Ringvald, meanwhile, was studying language acquisition, and she helped develop ACTFL proficiency guidelines for Hebrew. JCDS received a five-year, $250,000 grant from The Covenant Foundation, enabling Ringvald and Sharona Givol, JCDS’s Hebrew coordinator, to pioneer the system of teacher training and Hebrew instruction that JCDS uses now. HATC branched off from JCDS to help other schools improve their Hebrew programs.
JCDS teacher Michal Baruch, an educator for 26 years, is working toward her ACTFL certification. She says she loves this approach to teaching Hebrew. “As a teacher, you can change and do whatever you want, as long as you stick to the goals,” Baruch said. For one project, she gave her students the choice of doing a fashion show or designing a store window. “One kid designed a store window and wrote a song in Hebrew rhyme about it. Now, the whole school sings the song!” she said.
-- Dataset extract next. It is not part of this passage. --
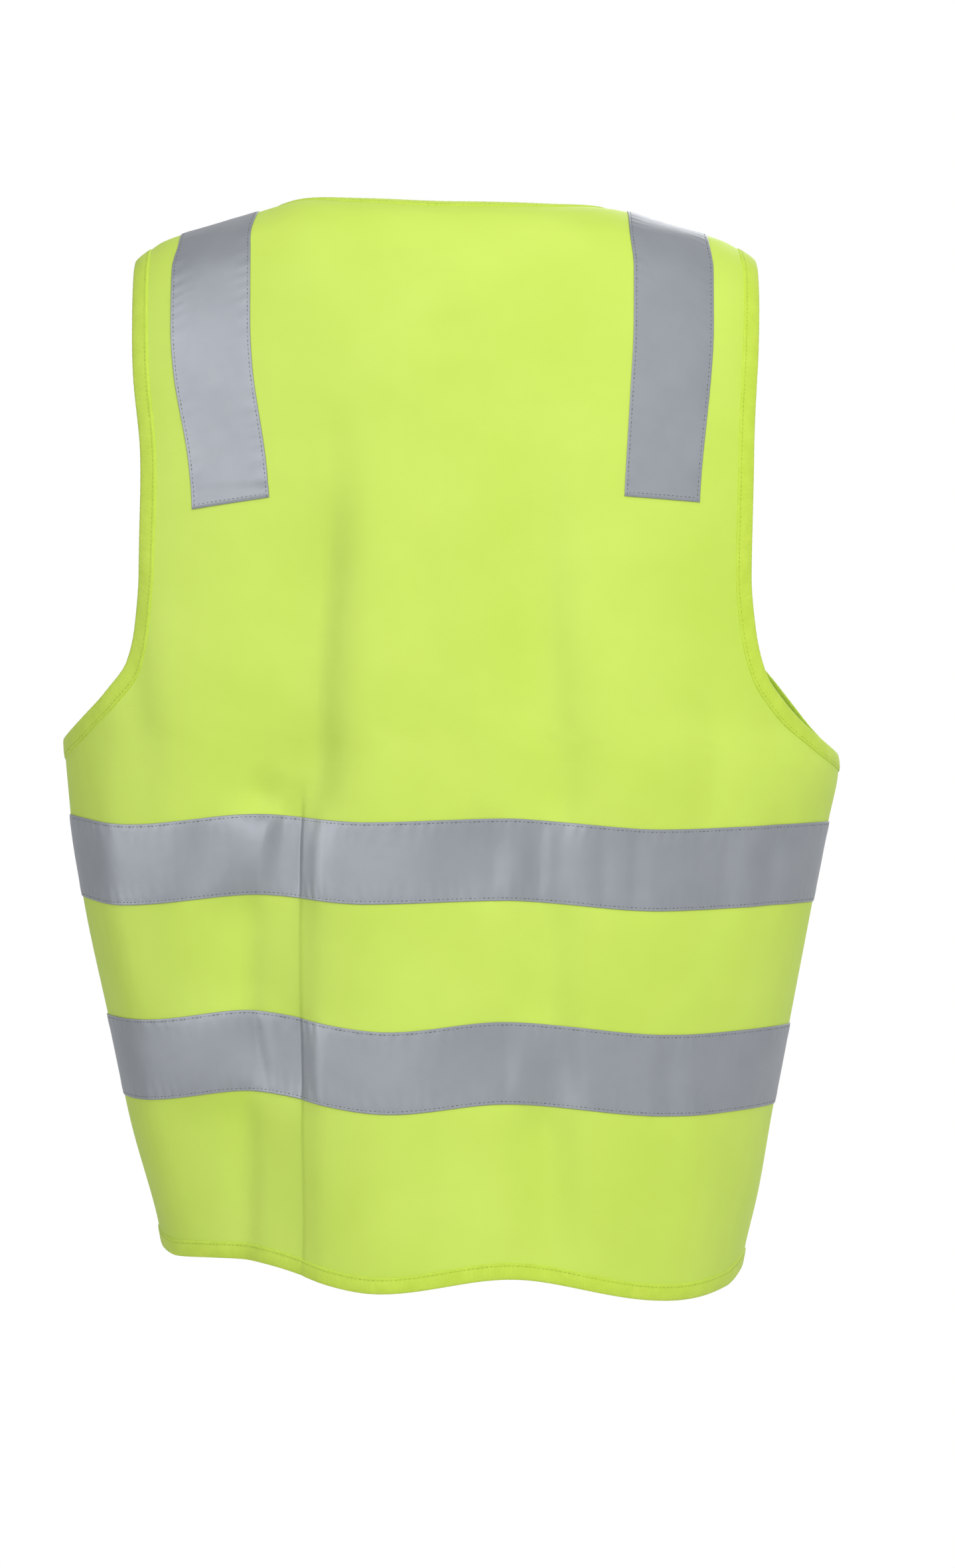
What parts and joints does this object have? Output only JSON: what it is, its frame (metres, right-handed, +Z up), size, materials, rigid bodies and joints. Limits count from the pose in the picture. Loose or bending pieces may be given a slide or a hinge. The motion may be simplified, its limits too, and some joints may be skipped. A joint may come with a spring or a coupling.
{
  "type": "high visibility vest",
  "caption": "Sleeveless fluorescent yellow safety waistcoat with grey reflective bands round the waist, tapes over the shoulders, bound edges and an open-ended front zip.",
  "frame": {"origin": "wearer's neck point: plane of symmetry, level with the tops of the shoulders, midway front to back", "axes": "+Z up, +Y out of the wearer's chest (zip side), +X to the wearer's right; the back faces -Y"},
  "size_m": [0.4916, 0.2863, 0.6774],
  "materials": {
    "fluorescent_cloth": "knitted polyester, slight sheen",
    "binding": "folded polyester tape, satin",
    "reflective_tape": "glass bead retroreflective, silver grey",
    "seam_allowance": "overlocked edge",
    "label_cloth": "printed satin, blank",
    "zip_tape": "woven zip tape",
    "zip_plastic": "moulded, satin",
    "zip_metal": "enamelled zinc"
  },
  "bodies": {
    "back": {"back_panel": "fluorescent_cloth", "neck_binding_back": "binding", "armhole_binding_left_back": "binding", "armhole_binding_right_back": "binding", "hem_binding_back": "binding", "upper_waist_tape_back": "reflective_tape", "lower_waist_tape_back": "reflective_tape", "shoulder_tape_left_back": "reflective_tape", "shoulder_tape_right_back": "reflective_tape", "side_seam_left": "seam_allowance", "side_seam_right": "seam_allowance", "shoulder_seam_left": "seam_allowance", "shoulder_seam_right": "seam_allowance", "neck_label": "label_cloth"},
    "left_front": {"left_front_panel": "fluorescent_cloth", "neck_binding_left": "binding", "armhole_binding_left_front": "binding", "hem_binding_left": "binding", "upper_waist_tape_left": "reflective_tape", "lower_waist_tape_left": "reflective_tape", "shoulder_tape_left_front": "reflective_tape", "zip_tape_left": "zip_tape", "zip_teeth_left": "zip_plastic", "zip_top_stop_left": "zip_plastic", "zip_insertion_pin": "zip_plastic"},
    "right_front": {"right_front_panel": "fluorescent_cloth", "neck_binding_right": "binding", "armhole_binding_right_front": "binding", "hem_binding_right": "binding", "upper_waist_tape_right": "reflective_tape", "lower_waist_tape_right": "reflective_tape", "shoulder_tape_right_front": "reflective_tape", "zip_tape_right": "zip_tape", "zip_teeth_right": "zip_plastic", "zip_top_stop_right": "zip_plastic", "zip_retaining_pin": "zip_plastic", "zip_box": "zip_plastic"},
    "slider": {"zip_slider": "zip_metal"},
    "pull": {"zip_pull": "zip_metal"}
  },
  "joints": [
    {"name": "left_front_open", "type": "hinge", "parent": "back", "child": "left_front", "pos_m": [-0.21, 0.08, -0.34], "axis": [0, 0, 1], "range_deg": [0, 70]},
    {"name": "right_front_open", "type": "hinge", "parent": "back", "child": "right_front", "pos_m": [0.21, 0.08, -0.34], "axis": [0, 0, -1], "range_deg": [0, 70]},
    {"name": "zip_slide", "type": "slide", "parent": "right_front", "child": "slider", "axis": [0, 0, 1], "range_m": [0, 0.458]},
    {"name": "pull_swing", "type": "hinge", "parent": "slider", "child": "pull", "pos_m": [0.0063, 0.1386, -0.6514], "axis": [1, 0, 0], "range_deg": [0, 150]}
  ]
}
Students find that Hebrew connects them directly with people and tradition. “I like being able to have a conversation with an Israeli in the language that they know,” said Adina Poras, a recent JCDS graduate. “It’s easier to use the prayer book, and during Jewish studies, it is a lot easier,” added Poras, who prefers to study Jewish texts in the original Hebrew.
The HATC approach expects a lot from teachers. Tamar Warburg, mother of two JCDS graduates, said, “To do this way of teaching Hebrew, the teachers must be very bright, creative, flexible and motivated.” Some teachers are resistant at first. Liat Kadosh, Hebrew-language director of the Atlanta-based Epstein School, recalls teachers’ reactions when she introduced HATC workshops in her school. “My name was ‘Proficiency,’ not ‘Liat,’ she said. But over three years, her teachers have developed 11 new Hebrew-language units. “The beneficiaries are our students,” Kadosh said. “Our materials are not fancy compared to what you can buy, but our results are above and beyond.”
Using a six-figure gift from an anonymous donor, HATC plans to bring on eight to 10 schools as clients this year. It takes about three years for a school to internalize HATC’s methods, according to the organization’s executive director, Lesley Litman. Costs per school vary widely, but training a single teacher for ACTFL certification costs roughly $1,000.
HATC also plans to become a research center and an online clearinghouse of teaching resources. “We don’t claim to have all the answers,” Litman said. “If we find something better than the proficiency approach, we’ll change to that.”
While acknowledging that HATC is making needed and constructive changes in Hebrew-language education, many say that more must be done. This is a field in which barely any data exists and professional conferences are unheard of. Rabbi Joshua Elkin, executive director of the Partnership for Excellence in Jewish Education, said: “We do not have a sufficient number of initiatives going on in North America to galvanize the groundswell we need to strengthen Hebrew-language proficiency and acquisition. Part of having a robust field is having constructive dialogue about different approaches.”
Perhaps the launch of HATC will send out some ripples.